To justify this, threats were found and exaggerated. Prime Minister Morrison announced that Australia was confronting ‘one of the most challenging times we have known since the 1930s and the early 1940s’. In 2020 and 2021, the Update duly reported, Australia’s strategic environment had rapidly deteriorated. The ADF should be ready to respond with credible force to a high intensity war in the Indo-Pacific. A Defence Strategic Review was recommended as the next step, and now we have it.

The Review will be nothing but a shopping list for the ADF, if it fails to address the question of what the weapons and resources the military wants are actually for. Are they to defend Australia, or our neighbours, or to support American warlike operations? If so, against what enemy?

The presumptive enemy is China, of course.

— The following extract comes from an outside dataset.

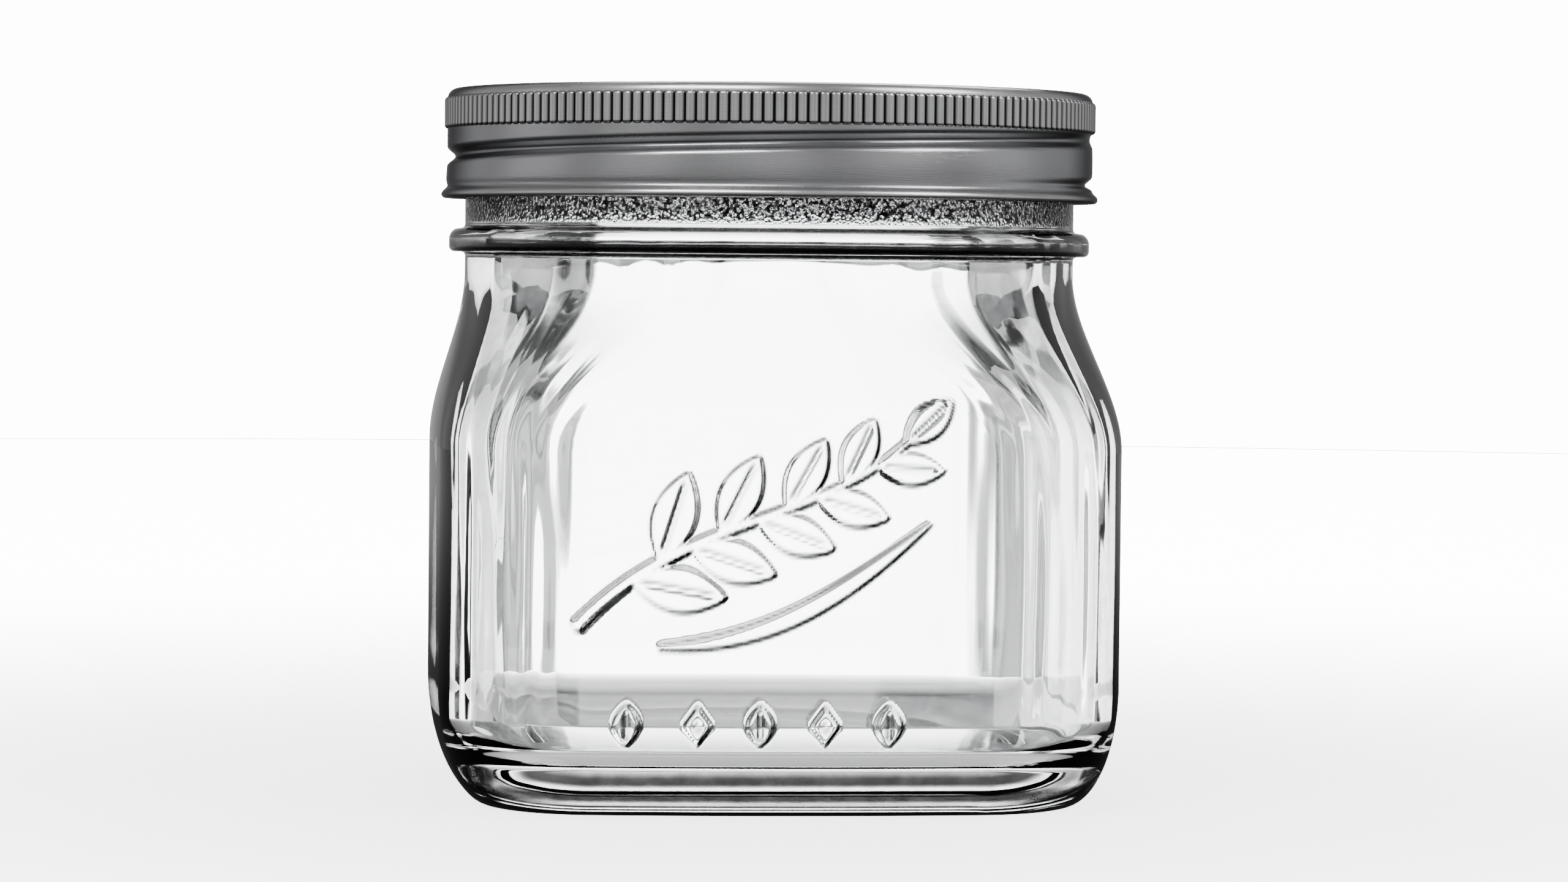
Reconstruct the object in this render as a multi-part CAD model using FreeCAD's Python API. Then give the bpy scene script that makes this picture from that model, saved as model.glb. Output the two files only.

But the Review is unlikely to raise the question of whether Abrams tanks, FA18 fighters, and nuclear-powered submarines will be available and capable of deterring a Chinese attack on Australia. Even if they are ‘interchangeable’ with US forces, as Defence Minister Richard Marles wants, a war with China is one we and the Americans would lose, as US war games have repeatedly shown. Hugh White has laid out the outcomes for a major power defending its homeland and an expeditionary rival trying to contain it, and has concluded that for Australia, getting on with China is our only option.

Why contain China anyway? Its claims to islands in the South China Sea compete with those of its neighbours, but significant sea lanes are not affected. Beijing’s claim to Taiwan as part of China is supported by history and Australia has agreed to it. If the US cannot tolerate China’s challenge to its global hegemony and wants to fight to the death for it, Australia’s national interest and national security depend on us staying out of any such war. The Albanese government would be wise to make that clear now. But it won’t, so we could be in for a war Australia doesn’t need under a Labor government.

The Review is unlikely to recall our past experience of disastrous wars, fought beside our US ally after back-of-envelope style decisions by prime ministers Menzies, Howard, Abbott, and Turnbull (if we count his dispatch of Australian forces from Iraq to Syria). All were LNP prime ministers, but the bipartisanship of the past decade gives us no confidence that the lessons of those conflicts have been learned by either of the major parties.

The Review will certainly not question the holy writ of ANZUS, which does not commit Australia or the US to defend each other, but only to consult. Instead, ANZUS cites the UN Charter’s injunction against the threat or use of armed force.

Another absence from the Review will be AUKUS, whose details the taxpayers have yet to see, and which therefore remains un-debatable, as is presumably the intention. The fact that this ‘interchangeable’ military arrangement with the US sets Australia on course for an unwinnable war against China is what concerns Australians for War Powers Reform, and other organisations in Australia.

Military force should be used only in self-defence and, if used at all, should be the last option after all diplomatic solutions are exhausted. But the Review will certainly say nothing about strengthening Australia’s diplomacy. At such a critical time, Foreign Minister Penny Wong has been deployed to chastise Russia and China at the UN General Assembly, soon after assuring DFAT, hollowed out by years of budget cuts, that diplomacy now counts again. Perhaps it does: a productive meeting with her Chinese counterpart in Bali could help.

But Prime Minister Albanese is still advised by those who sold Sinophobia to his predecessors, and he hasn’t met China even close to half way. He points out gratuitously that our values are ‘something China needs to come to terms with’. He is holding out on China’s entry into the CPTPP trade pact, waiting for Beijing to relax its bans on imports from Australia. (Will Glasgow, China ready to meet Australia ‘halfway’, Xi’s envoy tells Penny Wong’,

Even with the many concerns it won’t consider, the Review’s scope is broad: it can comment on any other matters the leaders deem appropriate. Predictably, it will not tackle the even bigger issues of existential concern to all Australians, and to our neighbours: the current threats of nuclear war, and the global consequences of climate heating.